Pasukan yang di bawah pimpinan Shemr yang berjumlah 4000 orang tersebut tidak mempedulikan apa yang disampaikan Husain bin Ali bin Abi Thalib. Mereka memaksa Husain untuk mengakui kekhalifahan Yazid bin Muawiyyah. Ibnu Katsir bercerita dalam Al Bidayah wa Nihayah menceritakan bagaimanan pasukan Shemr memukul kepala Husain dengan pedang hingga berdarah. Husain membalut luka di kepalanya dan merobek kain jubahnya dan dengan cepat balutan kain tersebut memerah karena darah.  Serangan datang dari segala penjuru. Semua pasukan mati terbunuh, perempuan dan anak ditangkap dibiarkan kehausan. Ibnu Katsir menuturkan bahwa yang melemparkan tombak kepada Husain adalah Shinan bin Amar, lalu ia menggorok kepala Husain dan menyerahkannya kepada Khawali bin Yazid.

Itulah sepenggal cerita peristiwa Karbala yang sampai saat ini menjadi peristiwa penting. Tidak hanya bagi kaum Syiah, tetapi bagi seluruh umat Islam di seluruh dunia. Peristiwa yang mengorbankan sosok cucu nabi yang sudah dijamin kemuliaannya oleh Rasulullah. Pada hari ini, kita diperkenankan untuk tidak melakukan kegiatan yang sifatnya bersenang-senang untuk menghormati matinya cucu Rasulullah.

Lalu bagaimana dengan kaum Syiah yang merayakan 10 Muharram dengan melukai diri sendiri? Berikut penuturannya.

Menurut Ihsan Ali Fauzi (2011) setidaknya ada 2 alasan kenapa kematian Husain bin Ali bin Abi Thalib menjadi begitu penting. Pertama, di antara 12 Imam yang dipercayai oleh kaum Syiah, Husain adalah satu-satunya imam yang mati akibat klaim atas kekhalifahan melalui perlawanan senjata. Ini berbeda dengan imam lainnya yang mempertahankan politik Syiah dengan jalur konstitusional dan membuat kesepakatan untuk berdamai, serta ada pula yang memilih menjalani kehidupan ulama yang tentram dengan mengasingkan diri di tempat yang lebih aman.

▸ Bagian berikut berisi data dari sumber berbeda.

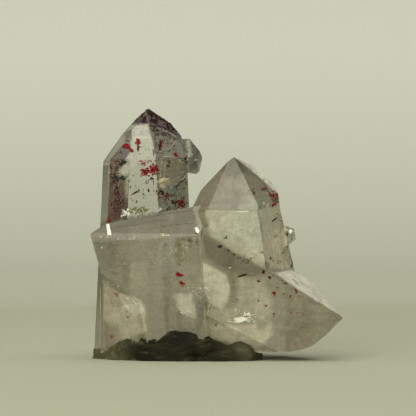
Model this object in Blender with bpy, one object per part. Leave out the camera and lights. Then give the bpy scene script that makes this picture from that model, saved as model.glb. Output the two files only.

Alasan kedua adalah karena unsur perjalanan kematian Husain menjadi daya tarik dan membakar semangat Syiah untuk melakukan perlawanan menentang tatanan politik yang mapan. Enayat berkata : Husain adalah satu-satunya Imam yang tragedinya dapat berfungsi sebagai unsur mitologi yang positif bagi kelompok Syiah mana saja yang militan dan sekaligus sedang ditindas.

Alasan lain menurut Gus Muwafiq (2018) karena Syiah mempunyai ikatan kekeluargaan dengan Sayyidina Husain. Keluarga Sayyidina Husain, Syiah tidak melakukan tindakan apapun maka kemudian mereka menyesali dengan melukai diri sendiri. Wujud kecintaan sekaligus penyesalan atas kelalaian mereka yang sangat mencintai keturunan Rasulullah saw.